While the Israel-Jordan border is 482 km long, the Jordan Valley is the main smuggling corridor due to its proximity to Syria and Lebanon.

‘October 7 Put an End to the Idyll’

The Jordan Valley has been very different from the rest of Judea and Samaria up until recently.

“There was an idyll here, real coexistence between the Jews and the Palestinians,” says Daniel Rosenfeld, a resident of Moshav Shadmot Mehola in the northern part of the valley. “Residents of Tubas and Tamin, which have become Hamas’s strongholds, would come to my place to have coffee. The man who built my house was from Tubas. In September last year, I asked him to paint my house, and this was the last time we talked. October 7 put an end to the idyll.”

Tension is in the air. In the date plantations across the agricultural valley, hundreds of Palestinian Arabs still work. Unlike in the rest of Israel, they don’t even need to pass any checkpoint to reach work.

“This is the catch,” Ben Bason, a resident of Moshav Petza’el explains. “The more we employ the Palestinians, the bigger their villages grow and the closer they get to the Jewish communities. The way out of this catch is to bring more foreign workers. But the government does not encourage this.
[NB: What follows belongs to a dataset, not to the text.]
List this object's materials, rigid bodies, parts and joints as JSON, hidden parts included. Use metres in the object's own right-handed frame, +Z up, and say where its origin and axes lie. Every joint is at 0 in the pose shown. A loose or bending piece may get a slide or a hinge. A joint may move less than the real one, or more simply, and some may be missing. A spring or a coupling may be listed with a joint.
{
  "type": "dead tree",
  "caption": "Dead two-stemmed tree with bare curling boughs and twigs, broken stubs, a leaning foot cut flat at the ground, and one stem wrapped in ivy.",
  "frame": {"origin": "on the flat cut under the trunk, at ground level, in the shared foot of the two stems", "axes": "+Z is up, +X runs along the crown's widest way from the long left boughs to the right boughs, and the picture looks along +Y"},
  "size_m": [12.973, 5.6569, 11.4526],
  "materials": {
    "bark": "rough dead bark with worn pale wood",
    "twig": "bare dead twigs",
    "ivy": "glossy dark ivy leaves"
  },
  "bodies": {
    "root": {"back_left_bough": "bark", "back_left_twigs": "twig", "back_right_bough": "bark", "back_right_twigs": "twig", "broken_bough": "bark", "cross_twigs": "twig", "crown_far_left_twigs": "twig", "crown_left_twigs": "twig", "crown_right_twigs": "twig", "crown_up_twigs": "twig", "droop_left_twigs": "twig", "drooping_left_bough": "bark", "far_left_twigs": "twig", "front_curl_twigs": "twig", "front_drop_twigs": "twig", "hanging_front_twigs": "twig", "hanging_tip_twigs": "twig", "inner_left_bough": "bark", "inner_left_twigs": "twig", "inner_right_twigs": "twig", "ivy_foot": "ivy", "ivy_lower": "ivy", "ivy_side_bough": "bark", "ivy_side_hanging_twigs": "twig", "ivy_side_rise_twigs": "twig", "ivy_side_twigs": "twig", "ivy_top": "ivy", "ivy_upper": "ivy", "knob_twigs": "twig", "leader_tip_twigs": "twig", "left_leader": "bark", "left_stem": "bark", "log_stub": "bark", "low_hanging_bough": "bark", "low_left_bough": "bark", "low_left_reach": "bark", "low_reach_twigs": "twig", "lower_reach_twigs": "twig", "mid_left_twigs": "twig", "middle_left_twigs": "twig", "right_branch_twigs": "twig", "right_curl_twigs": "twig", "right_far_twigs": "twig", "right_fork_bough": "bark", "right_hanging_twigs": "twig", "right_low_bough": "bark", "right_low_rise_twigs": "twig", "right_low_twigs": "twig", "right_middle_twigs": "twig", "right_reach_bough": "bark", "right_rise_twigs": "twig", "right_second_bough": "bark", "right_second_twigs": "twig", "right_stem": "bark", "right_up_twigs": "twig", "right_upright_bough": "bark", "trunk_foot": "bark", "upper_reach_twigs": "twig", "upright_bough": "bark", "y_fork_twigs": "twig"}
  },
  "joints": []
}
They think if we let the Palestinians earn more, they will be less eager to engage in terror.”

Some communities do not agree to bring in Palestinian Arabs at all. “Anyone who [carries out] a terror attack here has no problem escaping easily to one of the villages, and people know it,” Bason notes. “They are closing themselves inside the settlements. Those who live in the houses closer to the gate have begun to close the shutters for the night. Before October 7, children would go by themselves to a spring or elsewhere outside a community, but now it’s over.”

Jordan Valley

An Israeli girl plays at the Einot Kedem farm in the Jordan Valley. Photo by TPS

 

The army presence in the region has become more significant in the last few months, with a third battalion being added to the two already stationed in the valley. However, this may not be enough.
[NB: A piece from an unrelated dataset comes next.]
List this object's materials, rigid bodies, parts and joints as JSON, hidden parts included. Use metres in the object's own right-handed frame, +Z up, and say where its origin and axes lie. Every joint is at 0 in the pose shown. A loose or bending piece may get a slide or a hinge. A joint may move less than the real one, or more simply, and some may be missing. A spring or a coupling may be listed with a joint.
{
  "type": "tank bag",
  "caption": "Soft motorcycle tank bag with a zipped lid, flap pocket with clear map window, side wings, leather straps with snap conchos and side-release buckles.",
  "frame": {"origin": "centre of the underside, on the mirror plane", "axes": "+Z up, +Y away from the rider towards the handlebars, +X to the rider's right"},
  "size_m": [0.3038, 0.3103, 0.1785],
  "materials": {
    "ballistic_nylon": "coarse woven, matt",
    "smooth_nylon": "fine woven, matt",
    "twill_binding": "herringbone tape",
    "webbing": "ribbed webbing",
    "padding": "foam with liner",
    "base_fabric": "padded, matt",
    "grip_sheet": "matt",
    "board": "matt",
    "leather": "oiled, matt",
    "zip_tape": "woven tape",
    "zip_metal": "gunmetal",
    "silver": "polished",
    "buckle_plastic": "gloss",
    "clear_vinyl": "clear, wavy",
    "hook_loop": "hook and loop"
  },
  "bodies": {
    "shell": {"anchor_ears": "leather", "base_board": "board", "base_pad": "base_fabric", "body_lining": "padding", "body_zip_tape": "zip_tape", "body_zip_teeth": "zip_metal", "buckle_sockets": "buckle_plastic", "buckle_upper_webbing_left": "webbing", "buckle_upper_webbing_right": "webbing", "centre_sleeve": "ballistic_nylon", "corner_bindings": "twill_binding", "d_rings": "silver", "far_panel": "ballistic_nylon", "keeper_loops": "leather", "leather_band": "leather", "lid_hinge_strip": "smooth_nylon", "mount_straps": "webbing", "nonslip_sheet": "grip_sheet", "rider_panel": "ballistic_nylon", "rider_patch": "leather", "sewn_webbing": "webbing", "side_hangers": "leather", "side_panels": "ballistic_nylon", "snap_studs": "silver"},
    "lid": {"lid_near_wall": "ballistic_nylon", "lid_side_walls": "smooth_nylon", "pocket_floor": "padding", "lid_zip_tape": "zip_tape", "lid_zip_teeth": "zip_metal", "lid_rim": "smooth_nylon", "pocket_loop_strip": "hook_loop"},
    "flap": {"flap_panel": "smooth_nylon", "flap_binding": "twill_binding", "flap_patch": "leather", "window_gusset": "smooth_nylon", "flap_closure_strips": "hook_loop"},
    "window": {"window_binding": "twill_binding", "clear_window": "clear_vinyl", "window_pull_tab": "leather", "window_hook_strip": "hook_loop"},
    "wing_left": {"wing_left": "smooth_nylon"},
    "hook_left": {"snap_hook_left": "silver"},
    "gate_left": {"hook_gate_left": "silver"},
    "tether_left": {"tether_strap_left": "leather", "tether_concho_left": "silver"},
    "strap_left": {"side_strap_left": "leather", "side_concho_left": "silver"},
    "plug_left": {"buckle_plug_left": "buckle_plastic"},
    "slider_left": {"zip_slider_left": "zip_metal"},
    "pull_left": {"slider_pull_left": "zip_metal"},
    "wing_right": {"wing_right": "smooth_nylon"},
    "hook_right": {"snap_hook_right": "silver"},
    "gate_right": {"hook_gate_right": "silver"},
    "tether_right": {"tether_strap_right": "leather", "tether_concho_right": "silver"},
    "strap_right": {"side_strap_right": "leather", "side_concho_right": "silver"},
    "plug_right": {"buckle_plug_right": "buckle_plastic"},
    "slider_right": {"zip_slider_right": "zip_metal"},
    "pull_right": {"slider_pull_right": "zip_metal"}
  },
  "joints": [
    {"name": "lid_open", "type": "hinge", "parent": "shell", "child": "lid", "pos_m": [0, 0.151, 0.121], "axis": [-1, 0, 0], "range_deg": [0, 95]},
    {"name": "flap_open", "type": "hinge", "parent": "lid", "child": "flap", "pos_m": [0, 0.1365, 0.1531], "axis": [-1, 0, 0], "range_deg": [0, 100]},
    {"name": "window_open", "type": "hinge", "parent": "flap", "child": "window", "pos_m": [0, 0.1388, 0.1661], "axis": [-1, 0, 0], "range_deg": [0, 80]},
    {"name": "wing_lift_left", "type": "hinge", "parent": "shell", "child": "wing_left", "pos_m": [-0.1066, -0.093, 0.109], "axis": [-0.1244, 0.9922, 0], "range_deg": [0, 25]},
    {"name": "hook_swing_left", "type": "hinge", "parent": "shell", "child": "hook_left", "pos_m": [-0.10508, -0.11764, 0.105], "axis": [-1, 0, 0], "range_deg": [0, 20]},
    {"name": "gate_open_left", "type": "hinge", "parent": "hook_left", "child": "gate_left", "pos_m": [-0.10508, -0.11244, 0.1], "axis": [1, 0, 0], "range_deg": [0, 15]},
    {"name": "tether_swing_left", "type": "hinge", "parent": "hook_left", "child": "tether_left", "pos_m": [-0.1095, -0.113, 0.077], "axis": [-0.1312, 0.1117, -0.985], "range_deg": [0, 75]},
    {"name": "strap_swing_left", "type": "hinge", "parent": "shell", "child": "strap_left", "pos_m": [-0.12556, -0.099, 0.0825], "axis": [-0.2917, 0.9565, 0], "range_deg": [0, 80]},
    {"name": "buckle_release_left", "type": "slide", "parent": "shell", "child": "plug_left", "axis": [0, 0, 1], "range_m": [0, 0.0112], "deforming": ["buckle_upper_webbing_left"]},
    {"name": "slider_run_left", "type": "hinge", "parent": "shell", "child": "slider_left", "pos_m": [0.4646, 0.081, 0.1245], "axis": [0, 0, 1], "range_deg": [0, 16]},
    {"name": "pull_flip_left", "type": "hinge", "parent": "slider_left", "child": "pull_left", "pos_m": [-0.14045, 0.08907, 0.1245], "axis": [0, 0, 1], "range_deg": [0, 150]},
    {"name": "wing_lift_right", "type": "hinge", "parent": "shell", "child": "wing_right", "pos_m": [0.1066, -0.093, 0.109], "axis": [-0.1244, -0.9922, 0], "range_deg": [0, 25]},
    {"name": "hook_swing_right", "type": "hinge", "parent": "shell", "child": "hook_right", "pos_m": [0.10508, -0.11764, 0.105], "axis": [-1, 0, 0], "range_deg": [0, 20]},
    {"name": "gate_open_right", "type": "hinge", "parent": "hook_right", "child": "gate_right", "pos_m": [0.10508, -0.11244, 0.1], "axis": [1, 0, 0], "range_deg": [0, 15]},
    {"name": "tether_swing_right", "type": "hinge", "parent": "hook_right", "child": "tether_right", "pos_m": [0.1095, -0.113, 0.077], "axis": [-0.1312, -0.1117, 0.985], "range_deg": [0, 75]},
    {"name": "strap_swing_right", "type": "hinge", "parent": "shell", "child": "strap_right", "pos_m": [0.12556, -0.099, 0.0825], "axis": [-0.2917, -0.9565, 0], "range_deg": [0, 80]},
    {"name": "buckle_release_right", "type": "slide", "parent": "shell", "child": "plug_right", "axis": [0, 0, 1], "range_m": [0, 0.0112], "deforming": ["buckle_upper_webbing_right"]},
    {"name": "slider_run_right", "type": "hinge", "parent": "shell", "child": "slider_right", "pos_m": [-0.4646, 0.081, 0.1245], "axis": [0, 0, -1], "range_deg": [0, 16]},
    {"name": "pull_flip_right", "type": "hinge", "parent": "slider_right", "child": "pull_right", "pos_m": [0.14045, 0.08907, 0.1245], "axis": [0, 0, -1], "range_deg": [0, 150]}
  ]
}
“This third battalion is a temporary one and is made up of soldiers who were patrolling the Egyptian or the Lebanese border before. They are not qualified to deal with the threats present in the Jordan Valley, where there is a large Palestinian population,” L. told TPS-IL.

Hadas Gozman, head of security for the Jordan Valley Regional Council, said residents have lost their sense of security.

“When people get on the road now, they are happy to see soldiers,” she told TPS-IL.

“We are thinking of creating an emergency squad made up of the locals, that could arrive quickly to a scene of a terror attack. Unlike kitot konenut (Hebrew for local civilian security teams), this squad will not protect a specific community, but will operate in the entire valley.”

While residents welcomed a recent announcement that the army intends to create a new Jordan Valley division, this remains in the planning stage.

“It takes a lot of resources to create a division for it to be effective. It won’t happen overnight,” an IDF official speaking on background told TPS-IL.

There are also plans to fence off the border, though the idea has been floated on other occasions.

“There is a plan to do it, and it is now on review in the Ministry of Defence. The cost of it is billions of dollars, and it will take years to build. We have put more surveillance and more force in the places on the border where we know a break can happen because there were attempts there before. But be it that an attack similar to that of October 7 were to happen here, it may have a chance. We know it, and we train all the forces situated in the valley with this in mind,” the military official said.

But residents remain unsettled. Said L., “The Jordan valley is becoming an Achilles heel of Israel. I would prefer the army told us these are the threats and this is how we deal with them, instead of keeping silent and letting people dive into hysteria.”